* Instructions for the task: Repeat verbatim only the lines from the opening of the material below through the one that contains "and a ribbon.".

* Supplied records:
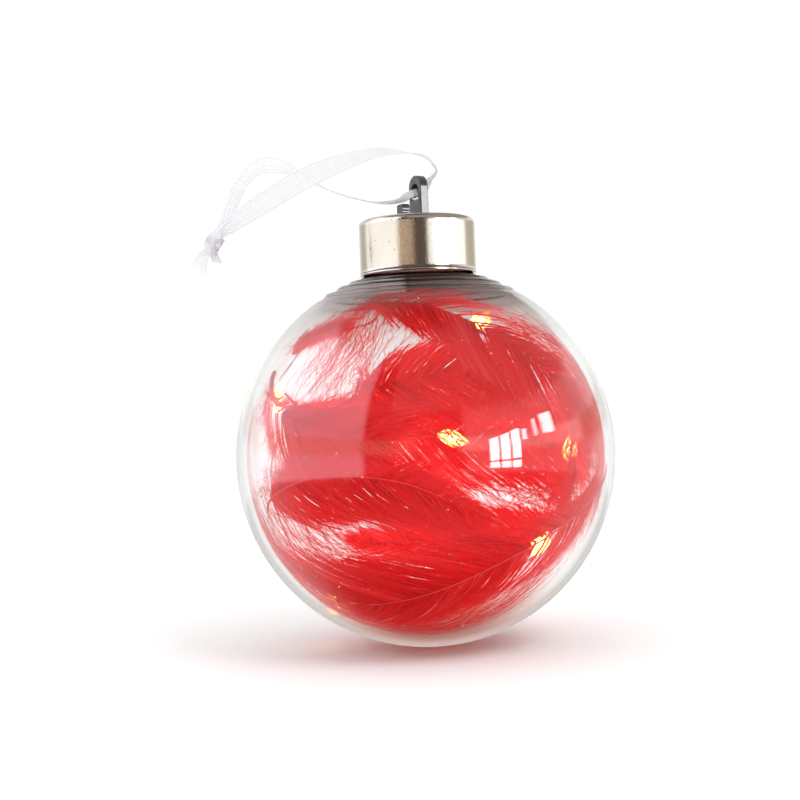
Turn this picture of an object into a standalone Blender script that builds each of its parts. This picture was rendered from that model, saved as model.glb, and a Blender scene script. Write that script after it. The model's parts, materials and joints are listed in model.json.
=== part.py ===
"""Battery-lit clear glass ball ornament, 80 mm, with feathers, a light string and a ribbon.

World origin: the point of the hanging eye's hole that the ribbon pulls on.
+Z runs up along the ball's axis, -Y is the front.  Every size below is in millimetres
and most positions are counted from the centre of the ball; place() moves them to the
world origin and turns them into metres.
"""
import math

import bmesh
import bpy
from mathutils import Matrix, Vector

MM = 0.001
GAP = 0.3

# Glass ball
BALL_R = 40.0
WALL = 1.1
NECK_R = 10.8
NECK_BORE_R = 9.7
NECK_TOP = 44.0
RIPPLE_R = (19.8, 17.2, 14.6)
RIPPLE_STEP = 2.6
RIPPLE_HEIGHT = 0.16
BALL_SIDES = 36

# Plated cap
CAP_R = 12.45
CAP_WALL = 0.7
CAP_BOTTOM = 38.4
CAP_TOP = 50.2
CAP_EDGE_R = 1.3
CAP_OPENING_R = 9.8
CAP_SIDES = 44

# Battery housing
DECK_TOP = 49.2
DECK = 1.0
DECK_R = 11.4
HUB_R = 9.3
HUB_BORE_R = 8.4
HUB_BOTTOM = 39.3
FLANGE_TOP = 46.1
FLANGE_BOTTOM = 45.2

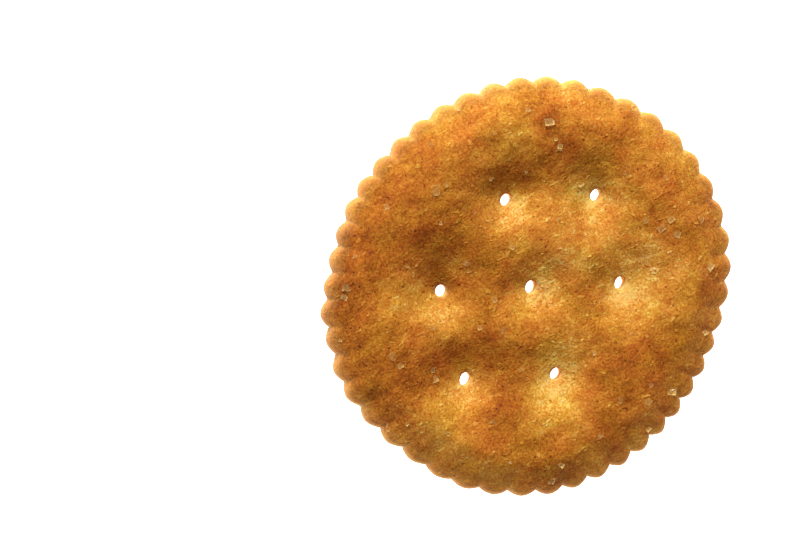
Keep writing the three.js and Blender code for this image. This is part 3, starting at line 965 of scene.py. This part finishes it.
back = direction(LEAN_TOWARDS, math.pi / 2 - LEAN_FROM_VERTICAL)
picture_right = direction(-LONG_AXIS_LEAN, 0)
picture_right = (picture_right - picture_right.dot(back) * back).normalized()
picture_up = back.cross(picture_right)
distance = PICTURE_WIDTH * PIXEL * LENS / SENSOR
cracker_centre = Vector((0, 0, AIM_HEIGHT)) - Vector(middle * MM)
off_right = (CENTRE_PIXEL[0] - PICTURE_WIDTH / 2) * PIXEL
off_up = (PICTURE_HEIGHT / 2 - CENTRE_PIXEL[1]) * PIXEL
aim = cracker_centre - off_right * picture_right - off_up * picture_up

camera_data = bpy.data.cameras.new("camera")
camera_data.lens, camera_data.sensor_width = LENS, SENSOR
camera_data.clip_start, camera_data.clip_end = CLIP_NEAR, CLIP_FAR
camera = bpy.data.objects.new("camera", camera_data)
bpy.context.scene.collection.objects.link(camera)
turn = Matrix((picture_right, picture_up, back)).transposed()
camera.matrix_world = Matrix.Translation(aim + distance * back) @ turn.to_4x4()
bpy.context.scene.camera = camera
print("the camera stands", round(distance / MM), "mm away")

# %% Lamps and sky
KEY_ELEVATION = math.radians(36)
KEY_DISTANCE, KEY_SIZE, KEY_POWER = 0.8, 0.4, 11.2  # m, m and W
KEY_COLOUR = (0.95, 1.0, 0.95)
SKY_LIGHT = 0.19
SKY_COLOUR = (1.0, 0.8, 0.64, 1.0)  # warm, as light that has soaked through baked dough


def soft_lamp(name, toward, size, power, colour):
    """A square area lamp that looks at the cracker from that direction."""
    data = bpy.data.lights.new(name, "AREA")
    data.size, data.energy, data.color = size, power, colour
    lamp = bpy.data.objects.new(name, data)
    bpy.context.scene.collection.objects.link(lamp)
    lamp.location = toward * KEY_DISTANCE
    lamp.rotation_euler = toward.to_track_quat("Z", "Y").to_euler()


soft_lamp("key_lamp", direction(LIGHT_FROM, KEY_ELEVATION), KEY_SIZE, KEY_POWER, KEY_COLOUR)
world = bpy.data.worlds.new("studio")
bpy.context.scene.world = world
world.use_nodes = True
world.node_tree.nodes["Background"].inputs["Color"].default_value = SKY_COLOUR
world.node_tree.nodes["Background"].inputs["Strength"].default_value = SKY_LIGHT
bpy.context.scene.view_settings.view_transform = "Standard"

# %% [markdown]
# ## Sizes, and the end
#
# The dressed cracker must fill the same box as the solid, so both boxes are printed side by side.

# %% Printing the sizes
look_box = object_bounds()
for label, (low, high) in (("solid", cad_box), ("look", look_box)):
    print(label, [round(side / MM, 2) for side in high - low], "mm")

* Answer:
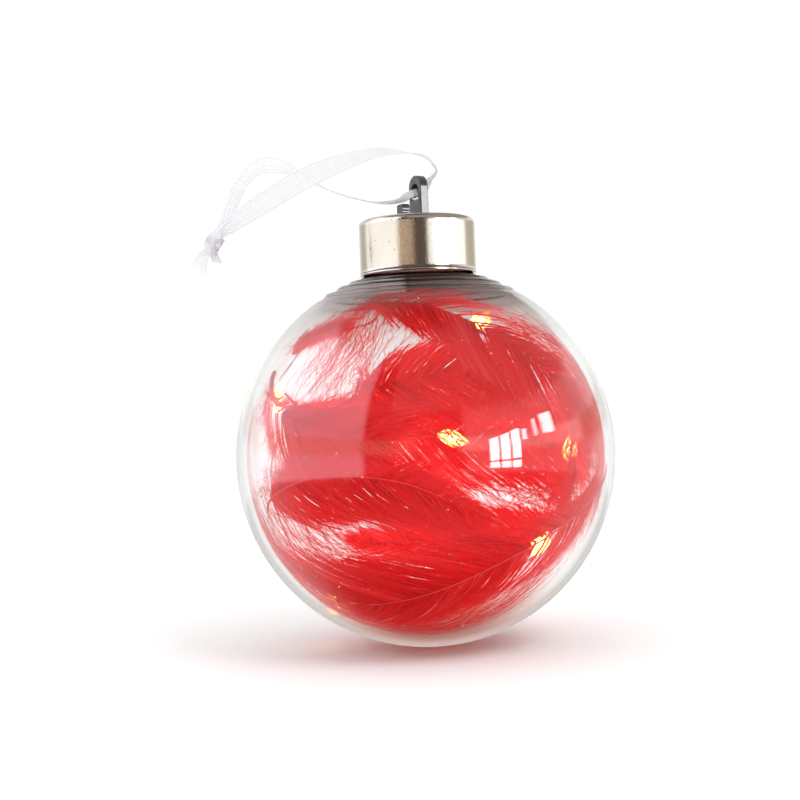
Turn this picture of an object into a standalone Blender script that builds each of its parts. This picture was rendered from that model, saved as model.glb, and a Blender scene script. Write that script after it. The model's parts, materials and joints are listed in model.json.
=== part.py ===
"""Battery-lit clear glass ball ornament, 80 mm, with feathers, a light string and a ribbon.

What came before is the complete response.